**Provided material:**
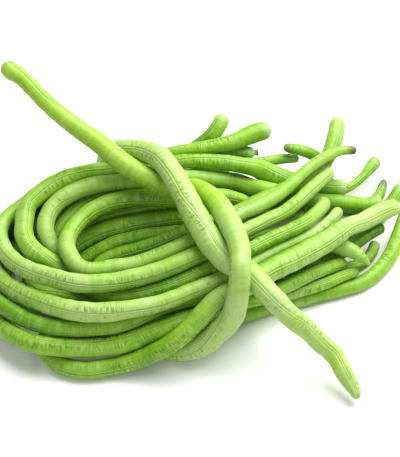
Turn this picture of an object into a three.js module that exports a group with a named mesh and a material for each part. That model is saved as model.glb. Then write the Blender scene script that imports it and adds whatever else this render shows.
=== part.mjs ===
// Yardlong bean bunch: twelve long pods, folded once and laid together, tied round the middle with
// one more pod. Millimetres, +Z up. The bunch lies on the table, z = 0, with its folds towards -X
// and its free ends towards +X.

import * as THREE from 'three';

// Driving dimensions of a pod's solid.
const FACETS = 10;
const FACET_ANGLE = (2 * Math.PI) / FACETS;
const RING_SPACING = 16;
const RING_TURN = THREE.MathUtils.degToRad(27);
const LEVEL_TURN = THREE.MathUtils.degToRad(8);
const STEM_CAP = 0.8;
const TIP_CAP = 1.3;
const CAP_STATIONS = [0.12, 0.45, 1.0];

// How the pods lie against each other and on the table.
const SKIN_GAP = 0.45;
const TABLE_DENT = 0.35;
const LINK = 5;
const SETTLE_PASSES = 420;
const FINISH_PASSES = 60;
const PAIR_REFRESH = 15;
const PAIR_REACH = 6;
const SPREAD = 0.45;
const FINISH_SPREAD = 0.12;
const HOLD_ACROSS = 0.03;
const HOLD_DEPTH = 0.004;

// Routes are drawn on a plane tilted up from the table by this angle. A route point is [across,
// climb, height]: mm along +X, mm up the tilted plane, and mm of the pod's centre line above the
// table.
const TILT = THREE.MathUtils.degToRad(50);
const DEPTH_AXIS = new THREE.Vector3(0, Math.cos(TILT), -Math.sin(TILT));
const UP = new THREE.Vector3(0, 0, 1);

const BEAN_GREEN = 0xa9d65f;
const TIE_GREEN = 0xb4de72;

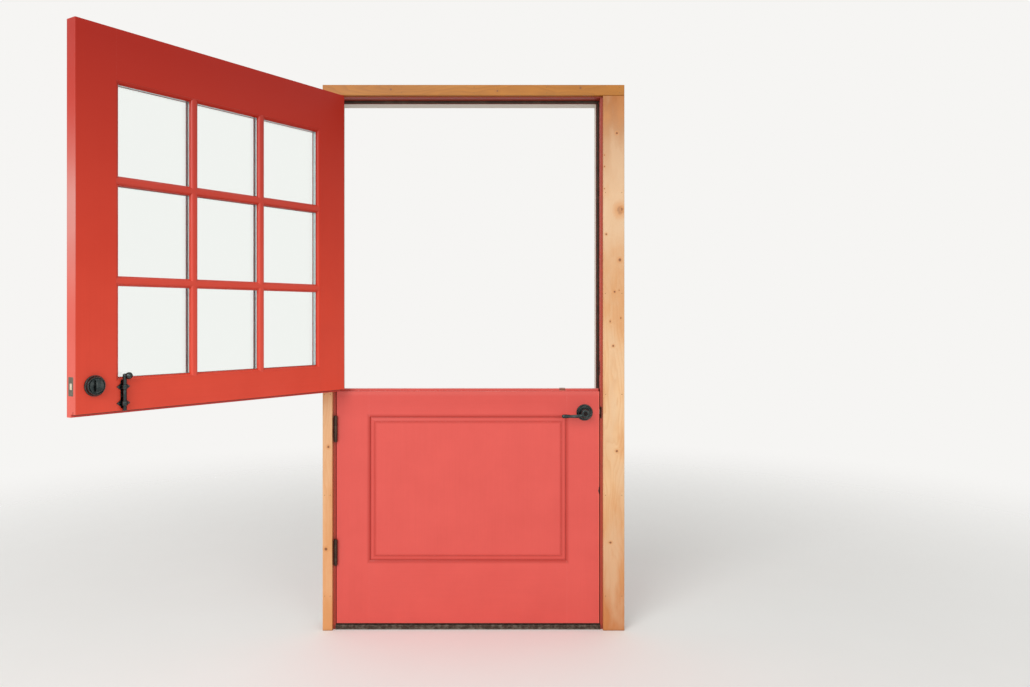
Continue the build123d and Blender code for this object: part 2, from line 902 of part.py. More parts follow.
with BuildPart() as meeting_seal:
    seal_drop = meeting_gap - seal_clearance
    with BuildSketch(Plane.YZ.offset(leaf_left + arris_radius)):
        with Locations((meeting_kerf_y, notch_level + seal_stem_depth / 2)):
            Rectangle(seal_stem_width, seal_stem_depth)
        with BuildLine():
            bulb = ThreePointArc(
                (meeting_kerf_y - meeting_seal_width / 2, notch_level),
                (meeting_kerf_y, notch_level - seal_drop),
                (meeting_kerf_y + meeting_seal_width / 2, notch_level),
            )
            Line(bulb @ 1, bulb @ 0)
        make_face()
    extrude(amount=leaf_width - bevel_run - 2 * arris_radius)
write(swung(meeting_seal.part), "meeting_seal")


# Lower leaf: framed round one raised panel, with the shiplap tongue on its inner half
def draw_lower_side(bottom):
    """The lower leaf's section seen from its end, from the given level to the tongue's top."""
    Polyline(
        (0, bottom),
        (leaf_thickness, bottom),
        (leaf_thickness, tongue_top),
        (lap_front, tongue_top),
        (lap_front, shoulder_level),
        (0, shoulder_level),
        close=True,
    )


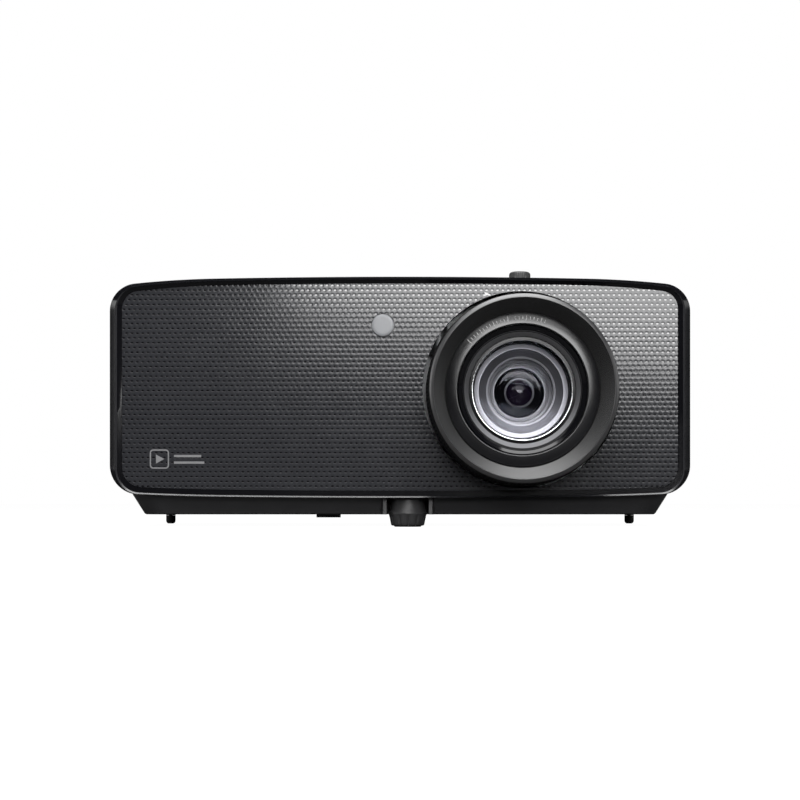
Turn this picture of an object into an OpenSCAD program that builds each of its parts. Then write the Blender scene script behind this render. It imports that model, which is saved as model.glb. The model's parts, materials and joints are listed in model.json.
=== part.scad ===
// Home laser projector: a wide low housing with an offset zoom lens, built as an assembly.
// Front faces -Y and +Z is up. The origin is on the table, under the middle of the overall box.

/* [Housing] */
// Width of the housing at the front bezel
body_w = 374; // [372:1:378]
// Depth of the housing from the bezel's front plane to the rear
body_d = 300; // [298:1:306]
// Height of the bezel's top edge above the table
body_top = 161.4; // [161:0.2:162.4]
// Height of the bezel's bottom edge above the table
body_bottom = 18.6; // [18.4:0.2:19]
// Height of the flat underside above the table
base_z = 8; // [7.8:0.1:8.4]
// Wall thickness of the moulded covers
wall = 2.5; // [2.2:0.1:2.8]

/* [Lens] */
// Sideways place of the lens axis
lens_x = 77.5; // [77:0.1:78]
// Height of the lens axis above the table, with the lens shifted down
lens_z = 87.1; // [87:0.1:88.6]
// How far the focus ring stands out in front of the bezel
lens_reach = 45; // [44:0.5:46]
// Sideways place of the opening that the lens stands in
opening_x = 78; // [77.8:0.1:78.2]
// Height of the middle of that opening
opening_z = 88.5; // [88.2:0.1:88.6]
// Radius of that opening
opening_r = 63.5; // [63.5:0.1:63.8]

/* [Feet] */
// Sideways place of the front foot
front_foot_x = 5; // [4:0.5:6]
// Half the distance between the two rear feet
rear_foot_x = 170; // [168:0.5:170]
// Distance of the rear feet behind the bezel
rear_foot_d = 215; // [213:1:218]

/* [Hidden] */
$fn = 64;

black = "#1a1a1c";
dark = "#2b2c30";
metal = "#9a9ca0";
board_green = "#1f4a33";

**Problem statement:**
Return only the lines from the beginning of the material up to and including the line with "const HOLD_DEPTH = 0.004;", exactly as written.

**Response for this exercise:**
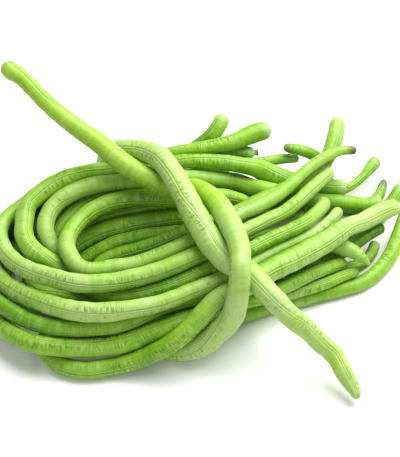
Turn this picture of an object into a three.js module that exports a group with a named mesh and a material for each part. That model is saved as model.glb. Then write the Blender scene script that imports it and adds whatever else this render shows.
=== part.mjs ===
// Yardlong bean bunch: twelve long pods, folded once and laid together, tied round the middle with
// one more pod. Millimetres, +Z up. The bunch lies on the table, z = 0, with its folds towards -X
// and its free ends towards +X.

import * as THREE from 'three';

// Driving dimensions of a pod's solid.
const FACETS = 10;
const FACET_ANGLE = (2 * Math.PI) / FACETS;
const RING_SPACING = 16;
const RING_TURN = THREE.MathUtils.degToRad(27);
const LEVEL_TURN = THREE.MathUtils.degToRad(8);
const STEM_CAP = 0.8;
const TIP_CAP = 1.3;
const CAP_STATIONS = [0.12, 0.45, 1.0];

// How the pods lie against each other and on the table.
const SKIN_GAP = 0.45;
const TABLE_DENT = 0.35;
const LINK = 5;
const SETTLE_PASSES = 420;
const FINISH_PASSES = 60;
const PAIR_REFRESH = 15;
const PAIR_REACH = 6;
const SPREAD = 0.45;
const FINISH_SPREAD = 0.12;
const HOLD_ACROSS = 0.03;
const HOLD_DEPTH = 0.004;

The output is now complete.